9/ Comment comprendre le paradoxe entre le succès de l'idée d'agilité et le poncif selon lequel les nations doivent impérativement se fondre dans un magma pour espérer agir avec efficacité, "à l'échelle" ? Pour le dire autrement, la nation vous semble-t-elle ou non l'échelon indépassable de l'organisation économique d'un peuple ?

Une nation, c’est une histoire, une langue commune, un projet, des valeurs, une volonté de vivre ensemble. Les puissances économiques sont toutes des nations fortes. C’est indéniable. Les États restent les maîtres du jeu et, contrairement à ce que l’on entend souvent, ce n’est pas parce qu’une multinationale a un chiffre d’affaires supérieur au PIB de tel pays qu’elle est plus puissante que lui. Ce dernier conserve le monopole de la violence légitime et peut la démanteler à tout instant. Pour moi, l’État-Nation est donc le socle, les fondations… mais pas tout l’édifice. La vie, c’est surtout une question de diversité, de flux et de mouvement. La galaxie est belle parce qu’elle est composée de plusieurs planètes qui exercent entre elles des attractions. Mais aussi d’étoiles, de poussière interstellaire… et de trous noirs ! La France ne sera jamais grande sans l’Europe mais on peut discuter de quelle Europe il doit s’agir. Une union qui nous permette d’être plus agile ou une communauté qui nous paralyse ? L’UE –sous l’influence de ses pays les plus libéraux - a longtemps prôné une politique de la concurrence sans politique industrielle, ce qui est une hérésie. Elle peut être pourtant un bouclier efficace dans certains domaines à condition que la subsidiarité reste la règle.

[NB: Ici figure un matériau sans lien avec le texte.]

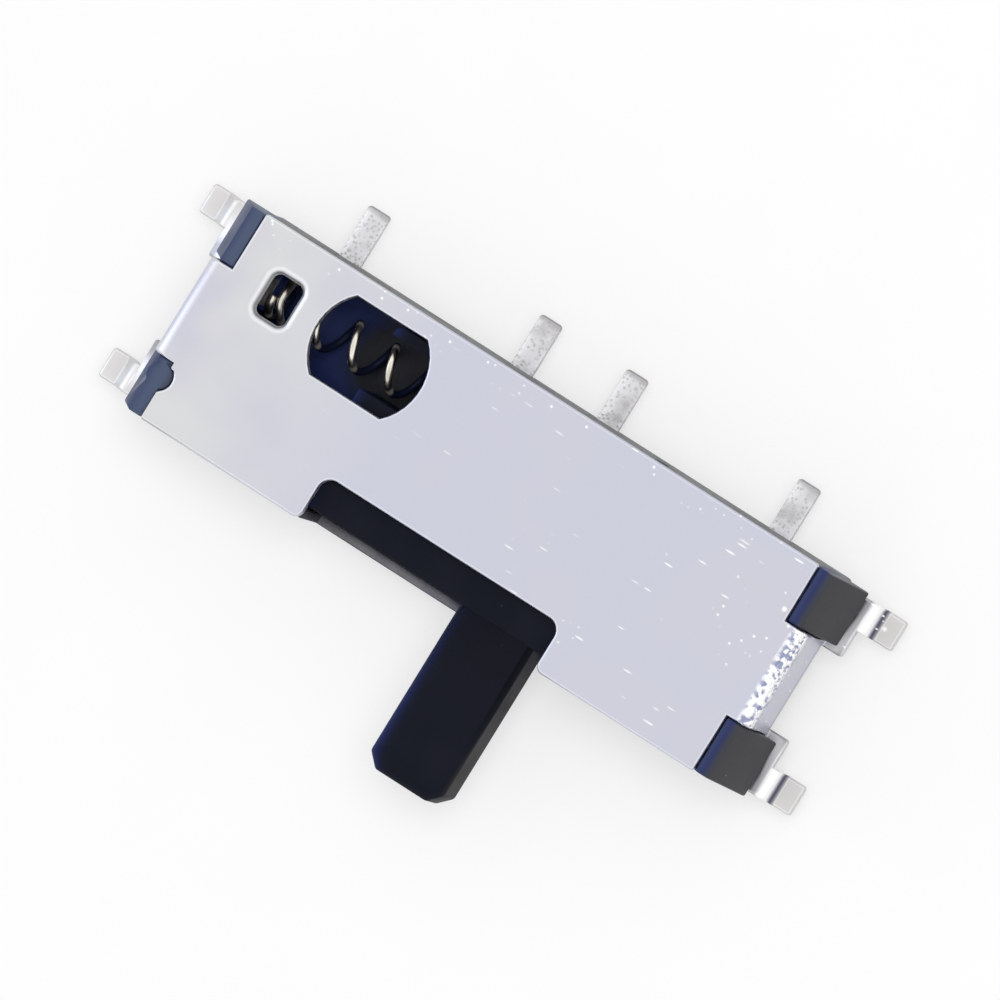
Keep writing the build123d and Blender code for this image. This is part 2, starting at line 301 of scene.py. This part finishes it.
@dataclass(frozen=True)
class PlatedSheet:
    """Finish of the cover: satin plated steel with specks, short scratches and one mottled bend.

    The mottle on the right bend is painted highlight and shade, the paler left end is painted light, and the
    right feet carry painted shade on their roots and grooves and a painted highlight on their slope. These
    and the pale pads stay where they are when the light moves.
    """

    colour: Triple = (0.60, 0.61, 0.70)
    # painted light on the left end
    warm_light: Triple = (0.70, 0.705, 0.70)
    cloud: Triple = (0.615, 0.615, 0.69)
    # bright specks and scratches, and the painted highlights on the right bend and the feet's slope
    speck_and_highlight: Triple = (0.97, 0.97, 0.98)
    # painted shade in the mottle on the right bend
    bend_shade: Triple = (0.30, 0.33, 0.48)
    pad: Triple = (0.66, 0.65, 0.645)
    # painted shade on the right feet's roots and grooves
    root_shade: Triple = (0.40, 0.40, 0.42)
    groove_shade: Triple = (0.12, 0.12, 0.17)
    satin: float = 0.38
    matte: float = 0.85
    warm_x: Span = (-1.5, -4.6)
    bend_x: Span = (4.96, 5.04)
    bend_z: Span = (1.26, 1.38)
    inner_x: Span = (4.96, 4.91)
    inner_y: Span = (1.4, 1.3)
    inner_z: Span = (1.44, 1.34)
    foot_z: Span = (0.55, 0.45)
    foot_x: Span = (5.4, 5.5)
    root_x: Span = (5.1, 5.3)
    slope_x: Span = (5.48, 5.54)
    groove_x: Span = (5.66, 5.70)
    pad_x: Span = (5.72, 5.76)
    dusty_x: Span = (-1.0, 4.5)
    dusty_y: Span = (1.35, 1.6)
    scratched_x: Span = (-3.0, 2.0)
    scratches: tuple[Span, ...] = ((62.0, 3.4), (-38.0, 2.6), (15.0, 2.9))

    def make(self) -> bpy.types.Material:
        """Builds the material.

        Returns:
            The finished material.
        """
        recipe = Recipe("plated_sheet")
        blotch = recipe.pattern(Noise.CLOUD, 0.5, detail=2.0)
        grain = recipe.pattern(Noise.CLOUD, 9.0, (0.3, 1, 1), 3.0)
        crumbs = recipe.pattern(Noise.CLOUD, 12.0, detail=3.0)
        bend = recipe.both(recipe.along("X", *self.bend_x), recipe.along("Z", *self.bend_z))
        # painted light: the left end is paler
        base = recipe.tint(self.colour, self.warm_light, recipe.along("X", *self.warm_x))
        base = recipe.tint(base, self.cloud, recipe.ramp(blotch, "Fac", 0.45, 0.65))
        marks = recipe.both(self.specks(recipe), self.scored(recipe), "MAXIMUM")
        base = self.feet(recipe, base)
        # painted shade and painted highlight mottled over the right bend
        base = recipe.tint(base, self.bend_shade, recipe.both(recipe.ramp(crumbs, "Fac", 0.47, 0.41), bend))
        base = recipe.tint(base, self.speck_and_highlight, recipe.both(recipe.ramp(crumbs, "Fac", 0.46, 0.52), bend))
        recipe.paint(recipe.tint(base, self.speck_and_highlight, marks))
        under = recipe.both(recipe.along("Z", *self.inner_z), self.inside(recipe))
        recipe.span(under, (1.0, 0.1), "Metallic")
        recipe.span(under, (self.satin, self.matte), "Roughness")
        crumpled = recipe.both(recipe.ramp(crumbs, "Fac", 0.35, 0.65), bend)
        recipe.relief([(grain, 0.0003), (marks, 0.002), (crumpled, 0.022)])
        return recipe.material

    def inside(self, recipe: Recipe) -> bpy.types.Node:
        """Makes the mask of what lies inside the cover's bends and its front wall."""
        across = recipe.along("Y", *self.inner_y, mirrored=True)
        return recipe.both(recipe.along("X", *self.inner_x, mirrored=True), across)

    def feet(self, recipe: Recipe, base: bpy.types.Node) -> bpy.types.Node:
        """Tints the feet: pale pads, and on the right painted shade on the roots, a painted highlight on the
        slope and painted shade in the grooves.

        Args:
            recipe: The material under construction.
            base: The node that gives the colour so far.

        Returns:
            The node that gives the tinted colour.
        """
        low = recipe.along("Z", *self.foot_z)
        base = recipe.tint(base, self.pad, recipe.both(low, recipe.along("X", *self.foot_x, mirrored=True)))
        # painted shade on the roots and in the grooves, and a painted highlight on the slope
        bands = (
            (self.root_shade, self.root_x), (self.speck_and_highlight, self.slope_x), (self.groove_shade, self.groove_x),
            (self.pad, self.pad_x),
        )
        for colour, place in bands:
            base = recipe.tint(base, colour, recipe.both(low, recipe.along("X", *place)))
        return base

    def specks(self, recipe: Recipe) -> bpy.types.Node:
        """Makes the mask of fine bright specks, thicker at the right end and along the back edge.

        Args:
            recipe: The material under construction.

        Returns:
            The mask node.
        """
        coarse = recipe.pattern(Noise.CELLS, 1.1)
        fine = recipe.pattern(Noise.CELLS, 6.0)
        where = recipe.pattern(Noise.CLOUD, 0.8)
        dots = recipe.ramp(coarse, "Distance", 0.055, 0.025)
        dust = recipe.ramp(fine, "Distance", 0.16, 0.08)
        right = recipe.along("X", *self.dusty_x)
        back = recipe.along("Y", *self.dusty_y)
        patches = recipe.both(recipe.ramp(where, "Fac", 0.52, 0.62), right)
        rim = recipe.both(recipe.both(patches, back, "MAXIMUM"), dust)
        return recipe.both(dots, rim, "MAXIMUM")

    def scored(self, recipe: Recipe) -> bpy.types.Node:
        """Makes the mask of short bright scratches in three directions.

        Args:
            recipe: The material under construction.

        Returns:
            The mask node.
        """
        found = None
        for turn, per_mm in self.scratches:
            cells = recipe.pattern(Noise.CELLS, per_mm, (0.34, 1.9, 1), turn=turn)
            line = recipe.ramp(cells, "Distance", 0.10, 0.05)
            found = line if found is None else recipe.both(found, line, "MAXIMUM")
        worn = recipe.ramp(recipe.pattern(Noise.CLOUD, 0.6), "Fac", 0.44, 0.52)
        return recipe.both(found, recipe.both(worn, recipe.along("X", *self.scratched_x)))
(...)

Pour moi, il faut donc penser en termes d’articulation et non d’échelon, conception administrative certes mais pas stratégique. Au niveau des territoires, la Normandie montre qu’il est pertinent de développer des fonds souverains pour protéger des entreprises considérées comme stratégiques. Ce ne sont pas nécessairement celles considérées comme vitales par l’État. Et alors…Pourtant, j’ai assisté parfois à des discussions surréalistes entre représentants de l’État sur le bon échelon et la nécessité de savoir qui devait décider de ce qui est stratégique ou non. Agissons à tous les niveaux en bonne intelligence, c’est cela l’agilité.

10/ Comment expliquez-vous le douloureux et continuel écartèlement idéologique de notre pays ? Autour de quoi, ou de qui recréer la nécessaire unité ?

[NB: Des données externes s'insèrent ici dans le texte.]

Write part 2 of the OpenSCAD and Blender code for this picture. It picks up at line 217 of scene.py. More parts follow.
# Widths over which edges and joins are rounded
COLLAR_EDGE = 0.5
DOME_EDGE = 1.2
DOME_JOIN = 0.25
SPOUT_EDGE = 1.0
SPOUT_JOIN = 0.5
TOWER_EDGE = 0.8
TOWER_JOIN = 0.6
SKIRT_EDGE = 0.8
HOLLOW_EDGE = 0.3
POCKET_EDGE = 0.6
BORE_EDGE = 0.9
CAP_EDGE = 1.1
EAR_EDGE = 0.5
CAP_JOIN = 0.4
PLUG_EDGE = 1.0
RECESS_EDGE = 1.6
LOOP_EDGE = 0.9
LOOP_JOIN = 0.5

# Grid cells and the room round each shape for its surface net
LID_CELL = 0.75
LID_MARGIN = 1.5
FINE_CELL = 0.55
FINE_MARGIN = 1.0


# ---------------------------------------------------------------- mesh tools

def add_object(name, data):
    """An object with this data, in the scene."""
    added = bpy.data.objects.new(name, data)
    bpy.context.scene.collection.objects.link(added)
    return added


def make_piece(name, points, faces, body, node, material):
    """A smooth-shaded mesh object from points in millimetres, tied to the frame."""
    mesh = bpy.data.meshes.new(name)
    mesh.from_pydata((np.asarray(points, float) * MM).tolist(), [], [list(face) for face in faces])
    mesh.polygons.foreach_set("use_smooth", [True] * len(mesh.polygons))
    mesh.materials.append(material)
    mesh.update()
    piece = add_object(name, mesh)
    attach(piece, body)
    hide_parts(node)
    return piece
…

Nos schémas de pensée nous emprisonnent et c’est pourquoi nous avons besoin de penseurs qui décalent notre regard. Observons le réel, confrontons les points de vue, communiquons. « Quand on me contrarie, on éveille mon attention, non pas ma colère : je m'avance vers celui qui me contredit, qui m'instruit. », disait Montaigne. Les grands médias français ont, de ce point de vue, une lourde responsabilité. D’où la profusion de médias alternatifs, parfois contrôlés par des puissances étrangères (exemple de RT), et qui peuvent diffuser des contenus délirants et pernicieux. C’est cette Apocalypse cognitive bien analysée par le sociologue Gérald Bronner.

L’incommunication conduit à la défiance. Je vous invite à ce sujet le remarquable ouvrage des économistes Yann Algan et Pierre Cahuc : La société de défiance ou comment le modèle social français s’auto-détruit. Pas sûr qu’il ait pris tant de rides que cela. De même, La France sous nos yeux, des politologues Jérôme Fourquet et Jean-Laurent Cassely. Pour faire de la stratégie, il faut déjà comprendre qui l’on est. Nos institutions ont dérivé et nous avons oublié l’essentiel : une société a besoin de symboles et d’un récit national qui soit en phase avec le réel. On ne peut pas faire référence en permanence au général de Gaulle et saborder dans le même temps sa puissance. Bien entendu, la tâche est immense mais, pour moi, la priorité des priorités, c’est l’éducation nationale : renouer avec les Lumières, remettre l’esprit scientifique au cœur de la formation, ne pas confondre bienveillance et complaisance... La tâche est immense mais pas impossible. Il en va de notre survie.